Die neue Maschinenverordnung (EU) 2023/1230, die ab dem 20. Januar 2027 gilt, und die Verordnung (EU) 2023/988 über die allgemeine Produktsicherheit sind zentrale Säulen des europäischen Produktsicherheitsrechts. Beide Verordnungen wurden als Reaktion auf technologische Entwicklungen und Fortschritte, insbesondere Digitalisierung, Automatisierung und neue Vertriebswege wie den Onlinehandel, grundlegend neu ausgelegt. Sie greifen ineinander, indem sie ein kohärentes Sicherheitsniveau für Produkte im europäischen Binnenmarkt sicherstellen.
Abgrenzung der Anwendungsbereiche
- Die MVO regelt spezifisch die Sicherheit von Maschinen und maschinenbezogenen Produkten. Sie definiert detaillierte Anforderungen an Konstruktion, Risikobeurteilung, technische Dokumentation, CE-Kennzeichnung und Konformitätsbewertung für Maschinen. Auch digitale und funktionale Veränderungen an Maschinen werden erstmals explizit erfasst und führen zu Herstellerpflichten, wenn sie sicherheitsrelevant sind.

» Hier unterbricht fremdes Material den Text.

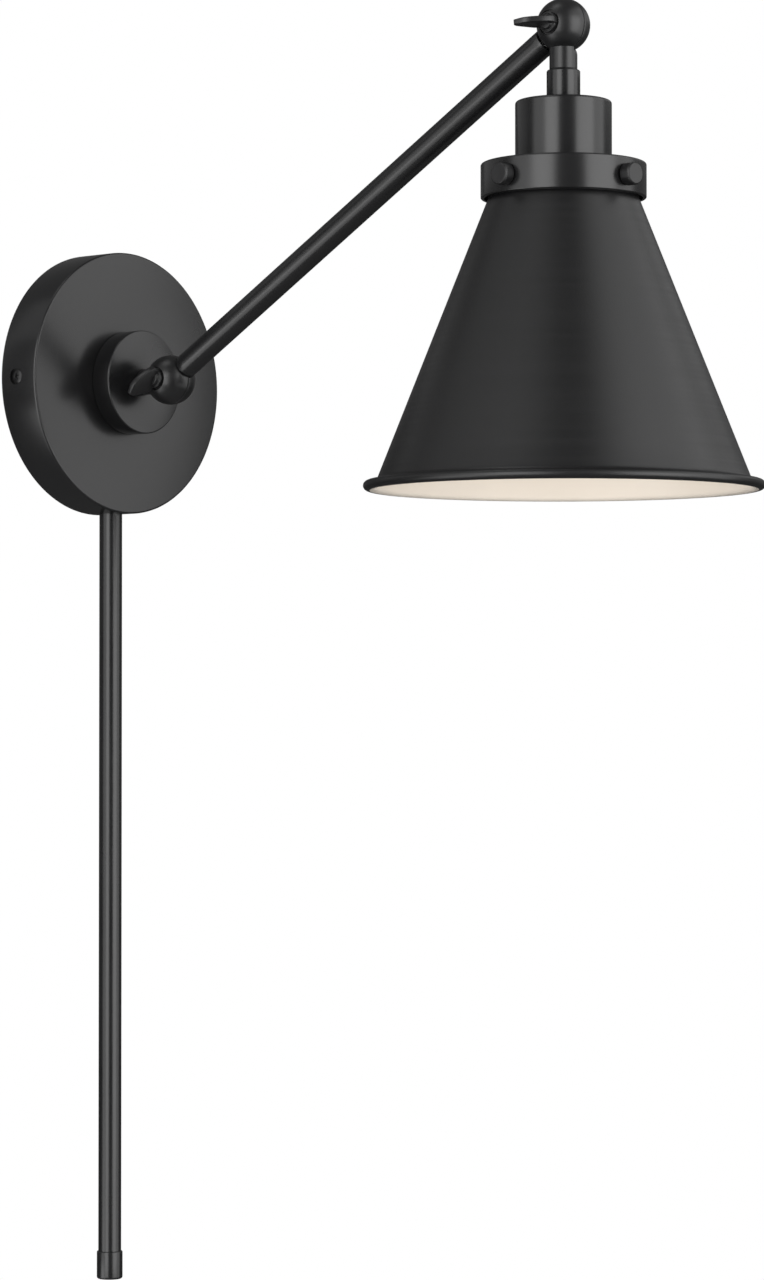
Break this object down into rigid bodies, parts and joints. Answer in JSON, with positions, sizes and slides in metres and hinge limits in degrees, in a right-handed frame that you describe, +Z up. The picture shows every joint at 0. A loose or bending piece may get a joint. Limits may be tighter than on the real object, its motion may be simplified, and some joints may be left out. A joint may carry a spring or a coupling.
{
  "type": "swing arm wall sconce",
  "caption": "Round wall plate, tube arm on two split ball swivels with clamping keys, downward cone shade held by knurled screws, and a straight cord cover tube.",
  "frame": {"origin": "centre of the wall plate's rear face, on the wall and midway between the mounting slots", "axes": "+Z up, the lamp reaches out from the wall along -Y, +X to the right seen from the room; both swivel hinge axes run along X"},
  "size_m": [0.1774, 0.3807, 0.5907],
  "materials": {
    "black": "satin powder coat",
    "shade_paint": "matte powder coat outside, warm white inside",
    "zinc": "zinc plated",
    "ground_green": "green dyed zinc",
    "connector_orange": "moulded",
    "lead_insulation": "moulded",
    "phenolic": "moulded",
    "nylon": "moulded",
    "brass": "stamped"
  },
  "bodies": {
    "wall_base": {"backplate": "black", "wall_bracket": "zinc", "side_screws": "black", "hub": "black", "hub_screws": "zinc", "ground_screw": "ground_green", "wire_connectors": "connector_orange", "plate_leads": "lead_insulation", "cover_tube": "black", "cover_nipple": "zinc", "cover_nut": "zinc", "ferrule": "black", "outlet_bush": "phenolic"},
    "base_swivel": {"base_stem": "black", "wave_washer": "zinc", "lock_nut": "zinc", "base_washer": "nylon", "base_leads": "lead_insulation"},
    "base_key": {"base_key": "black"},
    "arm": {"arm_tube": "black", "arm_base_half": "black", "arm_head_half": "black", "arm_leads": "lead_insulation"},
    "head_key": {"head_key": "black"},
    "head": {"head_stem": "black", "head_washer": "nylon", "coupler": "black", "head_nut": "zinc", "socket_cup": "black", "lampholder": "phenolic", "screw_shell": "brass", "centre_contact": "brass", "terminal_screws": "brass", "retaining_ring": "phenolic", "head_leads": "lead_insulation", "shade_collar": "black", "shade": "shade_paint"},
    "thumb_screw_1": {"thumb_screw_1": "black"},
    "thumb_screw_2": {"thumb_screw_2": "black"},
    "thumb_screw_3": {"thumb_screw_3": "black"},
    "thumb_screw_4": {"thumb_screw_4": "black"}
  },
  "joints": [
    {"name": "base_turn", "type": "hinge", "parent": "wall_base", "child": "base_swivel", "pos_m": [0, -0.0515, 0], "axis": [0, 1, 0], "range_deg": [-90, 90]},
    {"name": "arm_tilt", "type": "hinge", "parent": "base_swivel", "child": "arm", "pos_m": [0, -0.0515, 0], "axis": [-1, 0, 0], "range_deg": [-64, 44]},
    {"name": "head_tilt", "type": "hinge", "parent": "arm", "child": "head", "pos_m": [0, -0.29201, 0.14337], "axis": [-1, 0, 0], "range_deg": [-3, 95]},
    {"name": "base_key_turn", "type": "hinge", "parent": "base_swivel", "child": "base_key", "pos_m": [0, -0.0515, 0], "axis": [-1, 0, 0], "range_deg": [0, 180]},
    {"name": "head_key_turn", "type": "hinge", "parent": "head", "child": "head_key", "pos_m": [0, -0.29201, 0.14337], "axis": [-1, 0, 0], "range_deg": [0, 180]},
    {"name": "thumb_screw_1_out", "type": "slide", "parent": "head", "child": "thumb_screw_1", "axis": [0.0698, 0.9976, 0], "range_m": [0, 0.003]},
    {"name": "thumb_screw_2_out", "type": "slide", "parent": "head", "child": "thumb_screw_2", "axis": [-0.9976, 0.0698, 0], "range_m": [0, 0.003]},
    {"name": "thumb_screw_3_out", "type": "slide", "parent": "head", "child": "thumb_screw_3", "axis": [-0.0698, -0.9976, 0], "range_m": [0, 0.003]},
    {"name": "thumb_screw_4_out", "type": "slide", "parent": "head", "child": "thumb_screw_4", "axis": [0.9976, -0.0698, 0], "range_m": [0, 0.003]}
  ]
}
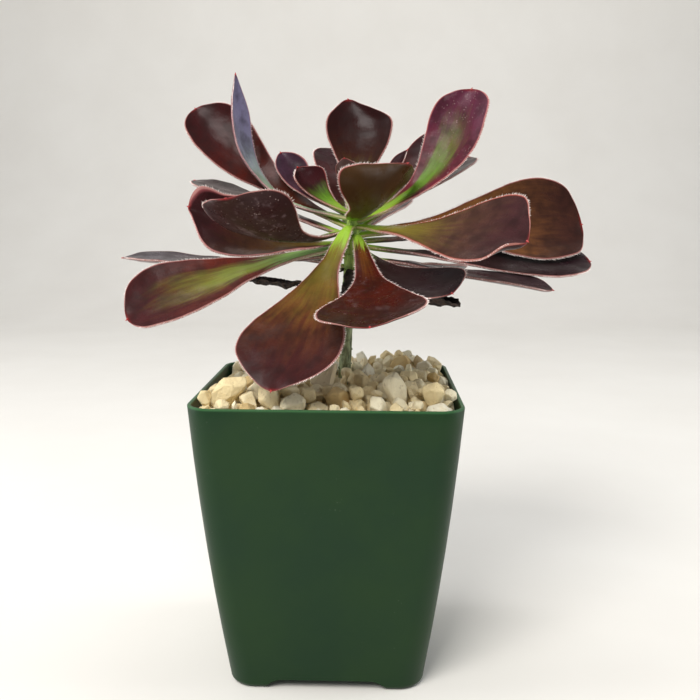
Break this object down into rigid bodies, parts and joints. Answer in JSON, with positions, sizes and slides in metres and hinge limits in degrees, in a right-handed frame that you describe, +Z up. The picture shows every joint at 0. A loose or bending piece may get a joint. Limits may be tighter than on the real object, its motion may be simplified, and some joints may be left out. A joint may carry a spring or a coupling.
{
  "type": "potted aeonium",
  "caption": "Dark-leaved rosette succulent on a bare stem, rooted in gravel-topped mix in a tapered square green nursery pot.",
  "frame": {"origin": "under the middle of the whole plant's box, on the surface that the pot's four feet stand on; the middle of the pot's footprint is at x -10.0 mm, y -4.35 mm", "axes": "+Z up, +X to the right of the pot's front face, -Y towards the front"},
  "size_m": [0.1686, 0.1296, 0.2078],
  "materials": {
    "green_plastic": "satin moulded dark green plastic",
    "potting_mix": "damp dark peat and bark potting mix",
    "cream_gravel": "dry matt cream angular gravel",
    "stem_bark": "smooth grey-green bark with leaf scars",
    "dark_leaf": "waxy fleshy leaf, maroon over green, red margin with fine white hairs",
    "young_leaf": "waxy young leaf, green with a red margin",
    "dried_leaf": "dry shrivelled dark brown leaf"
  },
  "bodies": {
    "root": {"pot": "green_plastic", "potting_mix": "potting_mix", "gravel": "cream_gravel", "stem": "stem_bark", "leaf_back_centre_tall": "dark_leaf", "leaf_back_grey": "dark_leaf", "leaf_back_left_broad": "dark_leaf", "leaf_back_left_level": "dark_leaf", "leaf_back_left_low": "dark_leaf", "leaf_back_left_narrow": "dark_leaf", "leaf_back_low": "dark_leaf", "leaf_back_mid": "dark_leaf", "leaf_back_right_edge": "dark_leaf", "leaf_back_right_level": "dark_leaf", "leaf_back_right_low": "dark_leaf", "leaf_back_slate": "dark_leaf", "leaf_centre_front": "dark_leaf", "leaf_dried_hanging": "dried_leaf", "leaf_dried_left": "dried_leaf", "leaf_dried_right": "dried_leaf", "leaf_front_broad": "dark_leaf", "leaf_front_drooping": "dark_leaf", "leaf_heart_1": "young_leaf", "leaf_heart_2": "young_leaf", "leaf_heart_3": "young_leaf", "leaf_heart_4": "young_leaf", "leaf_heart_5": "young_leaf", "leaf_inner_left_green": "dark_leaf", "leaf_inner_left_small": "dark_leaf", "leaf_inner_right_small": "dark_leaf", "leaf_left_banded": "dark_leaf", "leaf_left_far": "dark_leaf", "leaf_left_folded": "dark_leaf", "leaf_left_level": "dark_leaf", "leaf_left_speckled": "dark_leaf", "leaf_right_broad": "dark_leaf", "leaf_right_front": "dark_leaf", "leaf_right_low_front": "dark_leaf", "leaf_right_thin": "dark_leaf", "leaf_right_under": "dark_leaf", "leaf_right_upright": "dark_leaf"}
  },
  "joints": []
}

- Die ProdSV gilt als das allgemeine Sicherheitsnetz für alle Verbraucherprodukte, die nicht durch spezielle EU-Rechtsakte, wie z. B. die MVO geregelt sind. Sie gilt seit dem 13. Dezember 2024 unmittelbar für alle EU-Mitgliedsstaaten und ersetzt die vorherige Produktsicherheitslinie 2001/95/EG. Ihr Ziel ist es, ein hohes Schutzniveau für Verbraucherprodukte zu sichern, insbesondere bei Produkten ohne spezifische Einzelregelung. Die ProdSV regelt neue Pflichten für Hersteller und Importeure von Produkten.
Schnittstellen und Wechselwirkungen
- Spezialitätsprinzip: Für Maschinen gilt primär die MVO. Die ProdSV gilt für Produkte, für die keine spezifischen EU-rechtlichen Bestimmungen über die Sicherheit der betreffenden Produkte gelten. So wird eine Überschneidung vermieden und ein lückenloses Schutzniveau gewährleistet.
- Harmonisierung der Anforderungen: Beide Verordnungen fordern eine umfassende Risikoanalyse, technische Dokumentation und klare Informationspflichten. Die ProdSV legt besonderen Wert auf mehrsprachige, zielgruppengerechte und qualitativ hochwertige Produktinformationen – Anforderungen, die auch für Maschinen relevant sind.
- Marktüberwachung und Rückrufpflichten: Beide Verordnungen stärken die Marktüberwachung und verlangen von Herstellern und Händlern effektive Rückruf- und Informationssysteme. Die ProdSV geht hier noch weiter und verpflichtet alle Wirtschaftsakteure zu internen Prozessen, um die Sicherheit während des gesamten Produktlebenszyklus zu gewährleisten.
- Onlinehandel und Digitalisierung: Die ProdSV enthält erstmals spezifische Pflichten für den Onlinehandel, etwa zu Herstellerkennzeichnung und Rückrufanzeigen auf Marktplätzen. Diese Anforderungen wirken sich auch auf Maschinen aus, wenn sie online direkt an Verbraucher verkauft werden.
Praktische Auswirkungen und Herausforderungen
- Unternehmen müssen künftig noch präziser prüfen, ob ihr Produkt unter die MVO oder die ProdSV fällt und die jeweils einschlägigen Anforderungen erfüllt.
- Die ProdSV verpflichtet alle Wirtschaftsakteure zu einem ganzheitlichen Produkt-Compliance-Management, das auch für Maschinenhersteller relevant wird, wenn sie Produkte außerhalb des Anwendungsbereichs für Maschinen betreiben.
Fazit
Die neue MVO und die ProdSV bilden gemeinsam ein sich ergänzendes Sicherheitsnetz: Die MVO regelt spezifisch die Sicherheit von Maschinen, während die EU-ProdSV als Auffangregelung für alle anderen Verbraucherprodukte dient und überall dort greift, wo keine speziellen gesetzlichen Vorgaben existieren. Beide Verordnungen erhöhen die Anforderungen für Hersteller, Händler und Importeure und tragen so zu einem höheren, europaweit einheitlichen Produktsicherheitsniveau bei.